- _Recorded information_:
____________

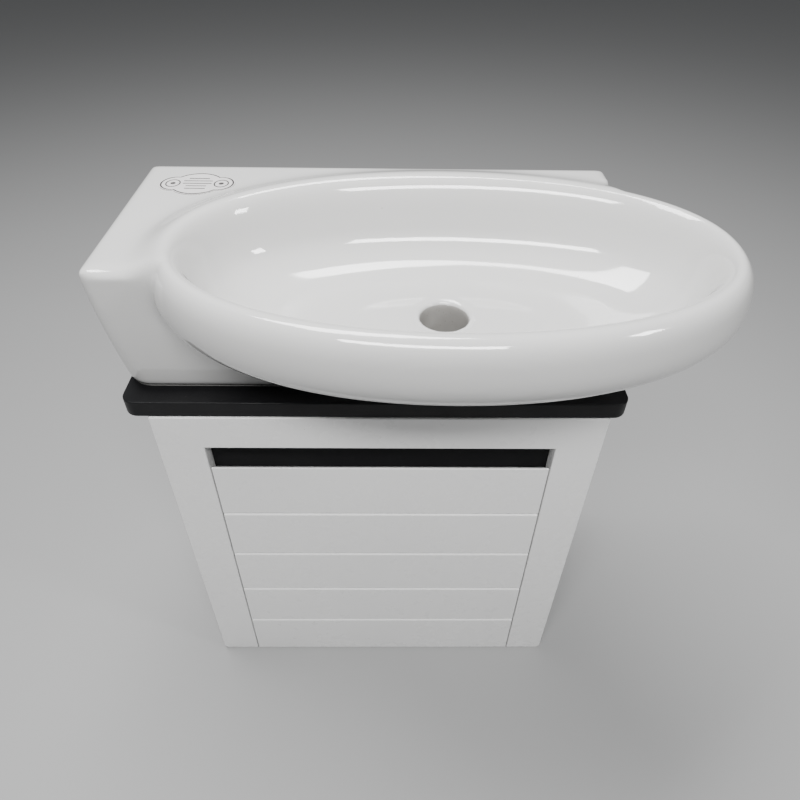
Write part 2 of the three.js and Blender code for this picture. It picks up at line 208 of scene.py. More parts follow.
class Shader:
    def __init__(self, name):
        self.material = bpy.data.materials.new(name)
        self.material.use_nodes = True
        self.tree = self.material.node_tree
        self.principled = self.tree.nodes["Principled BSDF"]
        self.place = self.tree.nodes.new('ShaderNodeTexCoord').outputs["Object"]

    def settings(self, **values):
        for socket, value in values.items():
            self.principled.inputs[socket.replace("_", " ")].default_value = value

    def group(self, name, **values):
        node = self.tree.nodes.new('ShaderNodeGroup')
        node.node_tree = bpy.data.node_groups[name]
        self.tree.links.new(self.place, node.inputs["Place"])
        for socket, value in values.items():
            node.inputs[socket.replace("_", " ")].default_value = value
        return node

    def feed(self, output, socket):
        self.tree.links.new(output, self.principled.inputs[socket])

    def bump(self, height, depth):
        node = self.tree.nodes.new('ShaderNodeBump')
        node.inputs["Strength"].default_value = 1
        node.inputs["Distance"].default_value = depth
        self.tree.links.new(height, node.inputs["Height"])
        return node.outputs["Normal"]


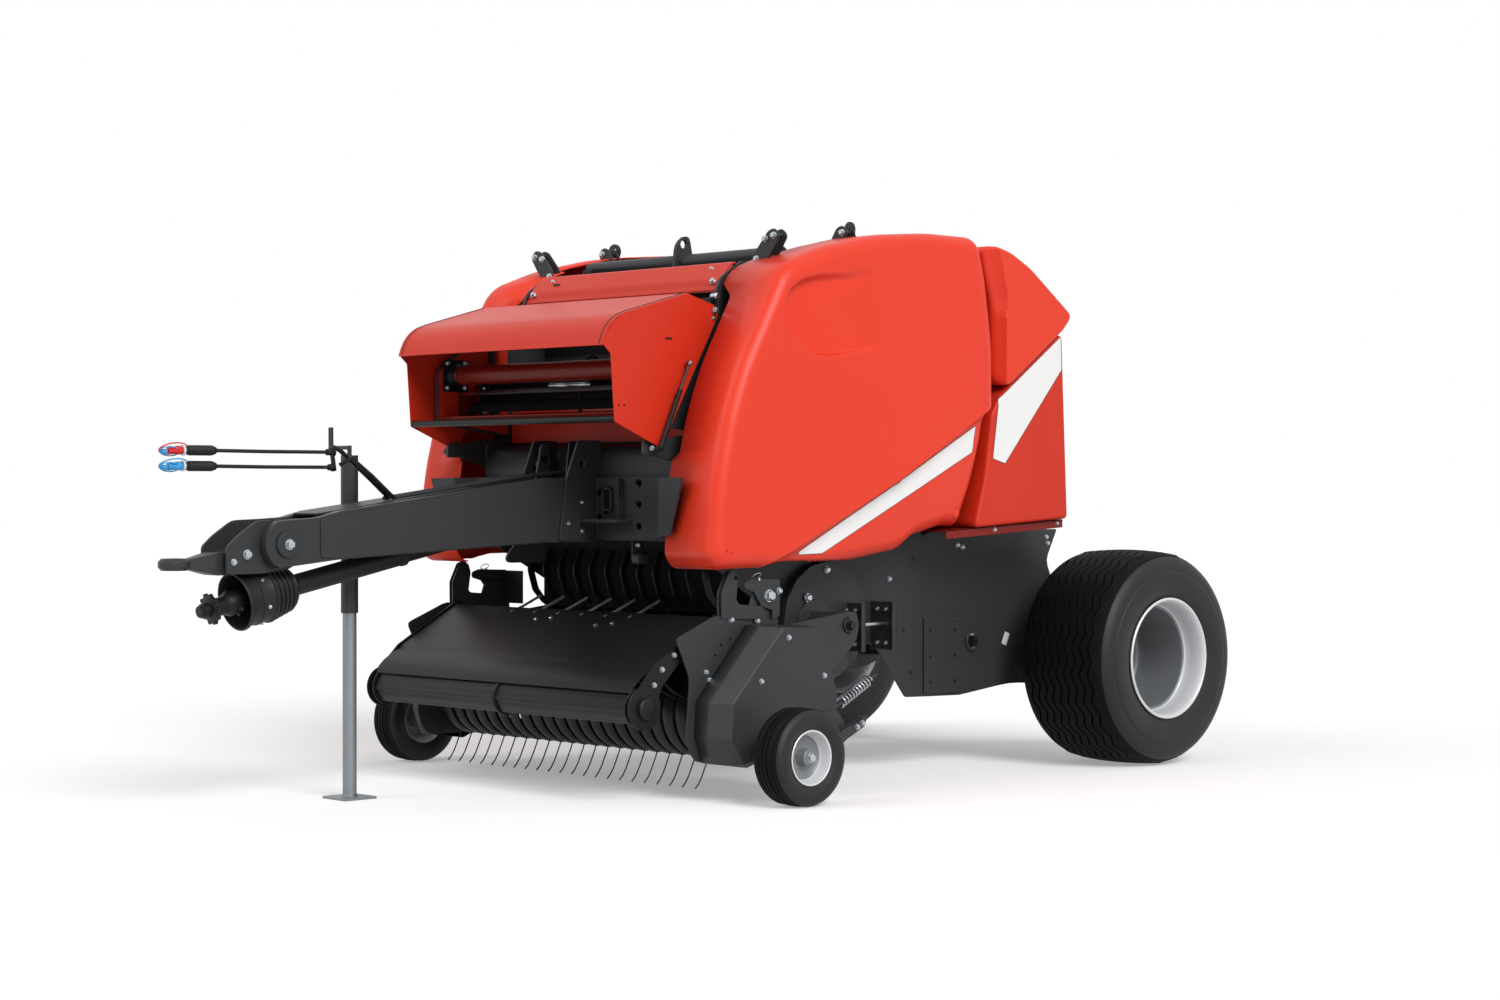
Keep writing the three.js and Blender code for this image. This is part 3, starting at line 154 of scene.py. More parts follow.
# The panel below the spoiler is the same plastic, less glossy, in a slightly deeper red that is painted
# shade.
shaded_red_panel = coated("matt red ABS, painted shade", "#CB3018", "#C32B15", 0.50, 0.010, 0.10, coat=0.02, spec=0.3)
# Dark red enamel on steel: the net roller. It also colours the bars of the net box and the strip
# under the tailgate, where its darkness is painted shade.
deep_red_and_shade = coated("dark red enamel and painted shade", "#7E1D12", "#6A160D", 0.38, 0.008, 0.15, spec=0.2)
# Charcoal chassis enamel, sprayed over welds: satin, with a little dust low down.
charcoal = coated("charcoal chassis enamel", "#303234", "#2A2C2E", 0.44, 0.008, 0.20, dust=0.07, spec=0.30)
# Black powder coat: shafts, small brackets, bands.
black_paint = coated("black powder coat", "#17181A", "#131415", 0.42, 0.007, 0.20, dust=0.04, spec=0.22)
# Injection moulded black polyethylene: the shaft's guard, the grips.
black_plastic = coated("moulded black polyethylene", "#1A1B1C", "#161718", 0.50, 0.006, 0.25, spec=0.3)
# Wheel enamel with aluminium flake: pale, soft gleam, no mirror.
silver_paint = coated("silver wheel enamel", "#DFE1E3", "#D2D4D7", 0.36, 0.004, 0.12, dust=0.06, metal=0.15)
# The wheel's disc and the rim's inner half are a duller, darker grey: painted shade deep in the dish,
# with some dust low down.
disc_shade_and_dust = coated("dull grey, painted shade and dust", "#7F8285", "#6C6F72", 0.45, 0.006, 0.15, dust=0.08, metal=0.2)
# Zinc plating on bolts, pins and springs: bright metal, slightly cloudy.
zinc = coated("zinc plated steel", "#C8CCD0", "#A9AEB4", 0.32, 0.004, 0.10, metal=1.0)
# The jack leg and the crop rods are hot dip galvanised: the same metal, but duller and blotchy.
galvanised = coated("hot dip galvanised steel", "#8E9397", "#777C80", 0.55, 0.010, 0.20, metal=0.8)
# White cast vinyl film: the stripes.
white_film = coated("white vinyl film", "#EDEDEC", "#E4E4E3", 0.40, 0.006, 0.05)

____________

Take each line of the material that contains the word "code" and list it.

Write part 2 of the three.js and Blender code for this picture. It picks up at line 208 of scene.py. More parts follow.
Keep writing the three.js and Blender code for this image. This is part 3, starting at line 154 of scene.py. More parts follow.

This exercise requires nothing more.